Properties of Operators
Arity
The arity of an operator is just a fancy word for how many operands (arguments) the operator takes. Here are some common examples:
Arity | Operator | Example Expression |
---|---|---|
“Nullary” (takes no arguments) | Constants | 7 |
Unary | Factorial: ! | $3! = 3 \cdot 2 \cdot 1 = 6$ |
Binary | Addition: + | $2 + 4 = 6$ |
Ternary | The conditional operator found in many languages: a ? b : c | // if a>b then x else y result = a > b ? x : y; |
Variadic (takes a variable number of arguments) | Lists: {x, y, ...} | { } (empty list);{2, 3, 5, 7, 11} |
$n$-ary (takes $n$ arguments) | A function of $n$ arguments: $f(a_1, a_2, \ldots, a_n)$ | DeleteCases[expr, pattern, levelspec, n] |
You will occassionally see authors abuse the language above by using n-ary to mean variadic. The Wikipedia article on arity has a long list of obscure names for different arities.
Affix
The affix of an operator refers to the operator’s position within an expression with respect to its operands.
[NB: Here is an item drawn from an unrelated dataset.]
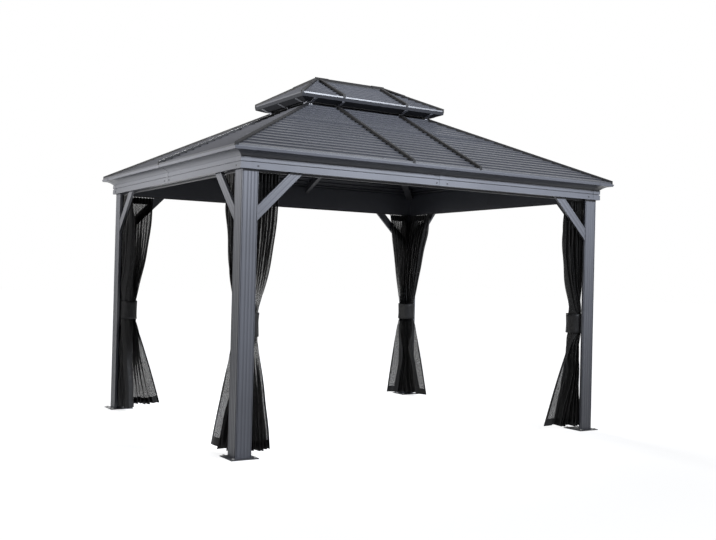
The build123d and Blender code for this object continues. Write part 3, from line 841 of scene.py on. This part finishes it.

Again, some common examples:
Affix | Operator | Example Expression |
---|---|---|
Prefix: precedes its operand(s) | Unary minus: - | $-7$ |
Postfix: follows its operand(s) | Factorial: ! | $3!$ |
Infix: between its operands | Addition: + | $2 + 4$ |
Matchfix (Circumfix): surrounds its operand(s) | Floor function: ⌊ ⌋ | $\lfloor{2.78}\rfloor = 2$ |
The affix of operators with more than two operands defy easy categorization. To illustrate, suppose we wish to invent our own ternary operator, and we have the symbols @
, #
, $
, and &
available to use to represent our operator if we need them. If a
, b
, and c
are operands, then we could define the operator as @ a # b $ c &
or a # b $ c &
or @ a # b $ c
or a # b $ c
. Or instead of using different symbols to separate the operands, we could use just one symbol, as Wolfram Language does with the Span
operator: start ;; stop ;; step
.
Associativity
The associativity of an operator determines how an operator groups with expressions around it. Consider the exponentiation (power) operator ^
in the expression 2^3^2
$=2^{3^2}$, which is a perfectly valid expression in many programming languages and in mathematics. Setting aside mathematical tradition, this expression could mean either (2^3)^2
$= (2^3)^2 = $ 8^2 = 64
, but it could also mean 2^(3^2)
$= 2^{(3^2)} = $ 2^9 = 512
. These are clearly very different meanings! In the first interpretation, we say the ^
operator associates to the left, because the left-most operation is done first. In the second interpretation, we say the ^
operator associates to the right. Mathematical tradition and most programming languages define ^
as right associative.
Precedence
You may recall from elementary school that some mathematical operators must be done before others. In the expression $2+3\times 5$, for example, we need to multiply the 3 by 5 before we do the addition: $2+3\times 5 = 2+(3\times 5) = 2+15 = 17$. If we fail to follow the correct order of operations, we are likely to get the wrong answer: $2+3\times 5 \neq (2 + 3) \times 5 = 5 \times 5 = 25 \neq 17$. School children learn the correct order of operations by remembering the initialism “PEMDAS” or, “Please Excuse My Dear Aunt Sally,” which assigns the arithmetic operators the precedence:
- Parentheses
- Exponents
- Multiplication
- Division
- Addition
- Subtraction
(In fact, we usually give multiplication the same precedence as division, and addition the same precedence as subtraction.) The numbers in the list above are called precedence levels and tell us the order each operation is performed when an expression is evaluated. If we expand our list of operators, we must decide which operations should precede which other operations during evaluation of the expression, that is, what precedence each operator should have.
An equivalent way of thinking of the precedence of an operator is as the “binding power” of the operator. In the expression $2+3\times 5$, we say that the $\times$ operator binds more tightly to nearby expressions (numbers, in this case) than does the $+$ operator, and consequently $2+3\times 5 = 2+(3\times 5)$
Conclusion
The arity, affix, associativity, and precedence of an operator are essential to know in order to determine which parts of an expression a given operator is acting on and therefore how the expression should be evaluated. A parser for a programming language is responsible for correctly interpreting its input according to these operator properties. In fact, some parsing strategies rely entirely on operator properties to interpret the meaning of expressions in programs.